1.2. Strip output binary in Zig in Linux

ELF format In an ELF executable there are various sections that hold program and control information. For example:

  • .bss: it holds uninitialized variables and data.
  • .text: it holds the instruction of the program
  • .debug: it holds unspecified information for debugging

Removing the debug symbols will reduce his size, make it harder to reverse engineering, and improve speed performance.

By default, Zig will produce an executable that has all the debug symbols. However, Zig has reproduced a drop-in replacement for the program GNU objcopy.

To strip an output in the zig command line :

zig build-exe -fstrip src/main.zig

To be sure that the output executable is stripped, the command file can be useful :

file main

And the output :

main: ELF 64-bit LSB executable, x86-64, version 1 (SYSV), statically linked, stripped

With the Zig build system (build.zig) there is an option to strip an executable :

const target = b.standardTargetOptions(.{});
const optimize = b.standardOptimizeOption(.{});

var exe = b.addExecutable(.{
    .name = "linkedlist",
    .root_source_file = .{ .path = "src/main.zig" },
    .target = target,
    .optimize = optimize,
});

exe.strip = true;

If the option strip is set to false, we have :

$file linkedlist
linkedlist: ELF 64-bit LSB executable, x86-64, version 1 (SYSV), statically linked, with debug_info, not stripped

And with the option to true :

$file linkedlist
linkedlist: ELF 64-bit LSB executable, x86-64, version 1 (SYSV), statically linked, stripped

1.3. Separate debug symbols from ELF executable

The chapter above shows how to remove all the symbols for the executable directly in the Zig build system. In this section, the interest is more about the Zig objcopy command. In fact, Zig has implemented his own objcopy utils to strip, and remove symbols like the objcopy from the bin utils (GNU utils). (Note: for now, the Zig objcopy has fewer features)

The interest in having objcopy directly in Zig is there is no need to have multiple objcopy executables. Indeed, in a cross-compilation world, each binutil needs to be compatible with the CPU architecture target. So, it avoids using different toolchains and scripts to build on various targets.

Here's how to invoke the help of the Zig build objcopy:

zig objcopy --help

The following example illustrates several applications of the objcopy command. First, remove the debug symbols of the executable. After that, keep only the debug symbols in a separate file. And finally, how to link the debug symbols file to an executable (that has no debug file).

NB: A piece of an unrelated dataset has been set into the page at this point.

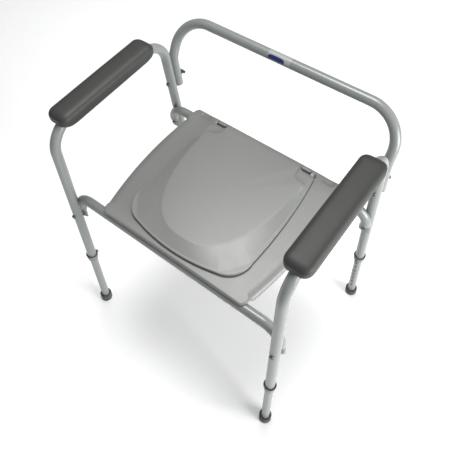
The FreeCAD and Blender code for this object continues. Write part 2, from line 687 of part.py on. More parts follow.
def lid():
    """The seat's cover: a rim with a raised middle, and a hinge edge with gaps for the seat's lugs."""
    rim = lid_outline().extrude(vec(0, 0, LID_RIM))
    rim.translate(vec(0, 0, LID_BOTTOM_Z))
    barrel = bar(HINGE_BARREL_R, vec(-LID_REAR_X, HINGE_Y, HINGE_Z), X_AXIS, 2 * LID_REAR_X)
    raised = plateau_outline(0).extrude(vec(0, 0, LID_PLATEAU + LID_RIM / 2))
    raised.translate(vec(0, 0, LID_BOTTOM_Z + LID_RIM / 2))
    recess = plateau_outline(LID_SHELL).extrude(vec(0, 0, LID_RIM + LID_PLATEAU - LID_SHELL))
    recess.translate(vec(0, 0, LID_BOTTOM_Z))
    corner = vec(-SIDE_X, -SIDE_X, LID_BOTTOM_Z)
    ahead = Part.makeBox(2 * SIDE_X, SIDE_X + HINGE_Y - LID_HOLLOW_END, DRILL_REACH, corner)
    recess = recess.common(ahead)
    for block in lid_notches(0):
        raised = raised.cut(block)
    for block in lid_notches(LID_SHELL):
        recess = recess.cut(block)
    body = rim.fuse(raised).fuse(barrel).cut(recess)
    gap = HINGE_LUG + HINGE_PLAY
    for _, side in SIDES:
        low = vec(side * HINGE_X - gap / 2, HINGE_Y - HINGE_ROOM, LID_BOTTOM_Z - HINGE_ROOM)
        body = body.cut(Part.makeBox(gap, DRILL_REACH, DRILL_REACH, low))
        start = vec(side * HINGE_X - DRILL_REACH / 2, HINGE_Y, HINGE_Z)
        body = body.cut(bar(PIN_R, start, X_AXIS, DRILL_REACH))
    return body


def hinge_lugs():
    """Two rounded lugs on the seat, each with a bore for a lid hinge pin."""
    lugs = []
    for _, side in SIDES:
        x = side * HINGE_X - HINGE_LUG / 2
        low = vec(x, HINGE_Y - HINGE_R, SEAT_TOP_Z)
        block = Part.makeBox(HINGE_LUG, 2 * HINGE_R, HINGE_Z - SEAT_TOP_Z, low)
        lug = block.fuse(bar(HINGE_R, vec(x, HINGE_Y, HINGE_Z), X_AXIS, HINGE_LUG)).removeSplitter()
        start = vec(x - HINGE_LUG, HINGE_Y, HINGE_Z)
        lugs.append(lug.cut(bar(PIN_R + PIN_FIT, start, X_AXIS, 3 * HINGE_LUG)))
    return Part.makeCompound(lugs)


def hinge_pins():
    """Two pins, each through a lug and into the lid on both sides of it."""
    pins = []
    span = HINGE_LUG + 2 * HINGE_EAR
    for _, side in SIDES:
        start = vec(side * HINGE_X - span / 2, HINGE_Y, HINGE_Z)
        pins.append(bar(PIN_R, start, X_AXIS, span))
    return Part.makeCompound(pins)


def lid_bumpers():
    """Four small rubber feet under the lid, a hair above the closed seat."""
    feet = []
    for _, side in SIDES:
        for y in LID_FOOT_Y:
            low = vec(side * LID_FOOT_X, y, LID_BOTTOM_Z - LID_FOOT_HEIGHT)
            feet.append(Part.makeCylinder(LID_FOOT_R, LID_FOOT_HEIGHT, low))
    return Part.makeCompound(feet)


def pail():
    """A tapered bucket with a flat rim that runs in the rails, and two ears for the handle."""
    height = PAIL_RIM_Z - PAIL_BOTTOM_Z
    outer = Part.makeCone(PAIL_BOTTOM_R, PAIL_TOP_R, height, vec(0, PAIL_Y, PAIL_BOTTOM_Z))
    rim = Part.makeCylinder(PAIL_RIM_R, PAIL_RIM_THICK, vec(0, PAIL_Y, PAIL_RIM_Z))
    body = outer.fuse(rim)
    for _, side in SIDES:
        ear = bar(EAR_R, vec(0, PAIL_Y, BAIL_Z), vec(side, 0, 0), EAR_END)
        body = body.fuse(ear)
    start = PAIL_BOTTOM_Z + PAIL_WALL
    room = Part.makeCone(PAIL_BOTTOM_R - PAIL_WALL, PAIL_TOP_R - PAIL_WALL, height, vec(0, PAIL_Y, start))
    mouth_low = vec(0, PAIL_Y, PAIL_RIM_Z - PAIL_MOUTH_DEPTH)
    mouth = Part.makeCylinder(PAIL_TOP_R - PAIL_WALL, DRILL_REACH, mouth_low)
    body = body.cut(room).cut(mouth)
    for _, side in SIDES:
        bore_start = vec(side * BAIL_BORE_START, PAIL_Y, BAIL_Z)
        body = body.cut(bar(BAIL_WIRE_R + BAIL_FIT, bore_start, vec(side, 0, 0), DRILL_REACH))
    return body


def pail_handle():
    """A wire bail: a half ring round the front of the pail, turned in at both ends to pivot in the ears."""
    droop = vec(0, -math.cos(BAIL_DROOP), -math.sin(BAIL_DROOP))
    reach = BAIL_R + EAR_R
    turn = BAIL_CORNER_R * (1 - math.sqrt(0.5))
    ends = []
    for _, side in SIDES:
        outer = vec(side * reach, PAIL_Y, BAIL_Z)
        inner = vec(side * (BAIL_R - BAIL_TURN_IN), PAIL_Y, BAIL_Z)
        before = outer - vec(side * BAIL_CORNER_R, 0, 0)
        middle = outer - vec(side * turn, 0, 0) + droop * turn
        after = outer + droop * BAIL_CORNER_R
        ends.append((inner, before, middle, after))
    left, right = ends
    front = vec(0, PAIL_Y, BAIL_Z) + droop * (reach + BAIL_CORNER_R)
    edges = [
        Part.LineSegment(left[0], left[1]).toShape(),
        Part.Arc(left[1], left[2], left[3]).toShape(),
        Part.Arc(left[3], front, right[3]).toShape(),
        Part.Arc(right[3], right[2], right[1]).toShape(),
        Part.LineSegment(right[1], right[0]).toShape(),
    ]
    return sweep(Part.Wire(edges), BAIL_WIRE_R)


def pail_rail(side):
    """A channel under the two crossbars; its lower lip carries the pail's rim."""
    front = crossbar_y(FRONT_FOOT_Y, FRONT_SLOPE, 1)
    rear = crossbar_y(REAR_FOOT_Y, REAR_SLOPE, -1)
    top = BAR_Z - TUBE_R
    low = top - RAIL_HEIGHT
    start = front + RAIL_SETBACK
    length = rear + RAIL_TAIL - start
    web = Part.makeBox(RAIL_SHEET, length, RAIL_HEIGHT, vec(RAIL_X, start, low))
    shelf = Part.makeBox(RAIL_LIP, length, RAIL_SHEET, vec(RAIL_X - RAIL_LIP, start, low))
    tongue = front - RAIL_TONGUE
    flange_length = rear + RAIL_TONGUE - tongue
    flange = Part.makeBox(RAIL_LIP, flange_length, RAIL_SHEET, vec(RAIL_X, tongue, top - RAIL_SHEET))
    body = web.fuse(shelf).fuse(flange).removeSplitter()
    for _, foot_y, slope, inward in ENDS:
        y = crossbar_y(foot_y, slope, inward)
        body = body.cut(bar(RIVET_R, vec(RAIL_X + RAIL_LIP / 2, y, low), UP, 2 * RAIL_HEIGHT))
    return body if side > 0 else body.mirror(vec(0, 0, 0), X_AXIS)


def rail_rivets():
    rivets = []
    low = BAR_Z - TUBE_R - RAIL_SHEET
    for _, side in SIDES:
        for _, foot_y, slope, inward in ENDS:
            base = vec(side * (RAIL_X + RAIL_LIP / 2), crossbar_y(foot_y, slope, inward), low)
            head = aim(dome(RIVET_HEAD_R, RIVET_HEAD), base, UP * -1)
            rivets.append(head.fuse(bar(RIVET_R, base, UP, RAIL_SHEET + RIVET_GRIP)))
    return Part.makeCompound(rivets)


def label():
    """A thin sticker wrapped on the middle of the back bar's front."""
    path = back_bar_path()
    top = max(path.Edges, key=lambda e: e.Length)
    y = top.BoundBox.Center.y
    z = top.BoundBox.Center.z
    start = vec(LABEL_START_X, y, z)
    ring = bar(TUBE_R + LABEL_THICK, start, X_AXIS, LABEL_LENGTH)
    ring = ring.cut(bar(TUBE_R, start, X_AXIS, LABEL_LENGTH))
    corner = vec(-DRILL_REACH, -DRILL_REACH, -LABEL_LOW)
    keep = Part.makeBox(2 * DRILL_REACH, DRILL_REACH, DRILL_REACH, corner)
    keep.rotate(vec(0, 0, 0), X_AXIS, -LABEL_TURN)
    keep.translate(vec(0, y, z))
    return ring.common(keep)


def write(node, shape):
    shape.exportStep("parts/" + node + ".step")


def main():
    os.makedirs("parts", exist_ok=True)
    for name, side in SIDES:
        write("side_frame_" + name, side_frame(side))
        write("arm_pad_" + name, arm_pad(side))
        write("wing_nut_" + name, wing_nut(side))
        write("seat_clip_" + name, seat_clip(side * CLIP_X))
        write("pail_rail_" + name, pail_rail(side))
        for end, foot_y, slope, inward in ENDS:
            corner = end + "_" + name
            write("leg_collar_" + corner, collar(side, foot_y, slope, inward))
            write("leg_extension_" + corner, extension(side, foot_y, slope, inward))
            write("rubber_tip_" + corner, rubber_tip(side, foot_y, slope))
            write("lock_button_" + corner, lock_button(side, foot_y, slope, inward))
    for end, foot_y, slope, inward in ENDS:
        write(end + "_crossbar", crossbar(foot_y, slope, inward))
        crossbar_bolts(foot_y, slope, inward, end + "_crossbar")
    write("back_bar", back_bar())
    back_bar_bolts()
    write("back_bar_plugs", back_bar_plugs())
    write("arm_pad_screws", arm_pad_screws())
    write("seat", seat())
    write("seat_bumpers", seat_bumpers())
    write("hinge_lugs", hinge_lugs())
    write("lid", lid())
    write("hinge_pins", hinge_pins())
    write("lid_bumpers", lid_bumpers())
    write("pail", pail())
    write("pail_handle", pail_handle())
    write("rail_rivets", rail_rivets())
    write("label", label())


main()
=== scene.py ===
"""Looks of a wide commode chair: moulded seat and lid, padded arms, powder-coated tube frame.

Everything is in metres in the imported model's frame: +Z up, front of the chair at -Y.
"""
import math

import bpy
import numpy as np
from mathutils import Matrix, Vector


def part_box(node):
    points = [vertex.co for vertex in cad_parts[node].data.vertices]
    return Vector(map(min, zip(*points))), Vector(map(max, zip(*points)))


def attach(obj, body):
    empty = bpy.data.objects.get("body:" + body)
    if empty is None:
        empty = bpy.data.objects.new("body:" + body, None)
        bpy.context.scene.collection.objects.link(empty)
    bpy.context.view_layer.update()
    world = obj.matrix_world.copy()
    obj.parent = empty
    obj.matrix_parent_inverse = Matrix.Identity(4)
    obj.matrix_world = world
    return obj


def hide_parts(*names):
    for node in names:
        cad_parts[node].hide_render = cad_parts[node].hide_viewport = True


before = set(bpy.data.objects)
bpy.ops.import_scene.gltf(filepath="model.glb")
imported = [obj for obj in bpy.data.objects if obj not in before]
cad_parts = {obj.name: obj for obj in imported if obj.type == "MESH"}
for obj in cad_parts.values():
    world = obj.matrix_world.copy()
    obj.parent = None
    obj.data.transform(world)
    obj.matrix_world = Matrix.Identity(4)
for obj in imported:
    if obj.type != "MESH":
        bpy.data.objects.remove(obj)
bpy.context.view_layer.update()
SIDES = (("left", -1.0), ("right", 1.0))


# --- building meshes ------------------------------------------------------------------------------

BELL_REACH = 4  # how many of its own widths the bell-shaped average looks to each side
CORNER_MIDDLE = 0.293  # how far a quarter circle's middle is from the corner, as a share of its radius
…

For this example, the output executable of the Zig build toolchain is named main.

$file main
main: ELF 64-bit LSB executable, x86-64, version 1 (SYSV), statically linked, with debug_info, not stripped

The first step is to strip the debug file from the executable:

zig objcopy --strip-debug main mainStripped

The small flag alternative can also be used:

zig objcopy -g main mainNoDebugInfo

After this command, the new executable has no longer the debug info.

$file mainNoDebugInfo
mainNoDebugInfo: ELF 64-bit LSB executable, x86-64, version 1 (SYSV), statically linked, not stripped

The second step shows how to keep only the debug symbols in the main.dbg file:

zig objcopy --only-keep-debug main main.dbg

Finally, to recreate an executable with a link to a debug symbols file, the following command can be used:

zig objcopy --add-gnu-debuglink=main.dbg mainNoDebugInfo mainWithDbgSymbols

Now, the executable named mainWithDbgSymbols can be used, for example in GDB to debug it (GDB will know where its debug symbols file is located).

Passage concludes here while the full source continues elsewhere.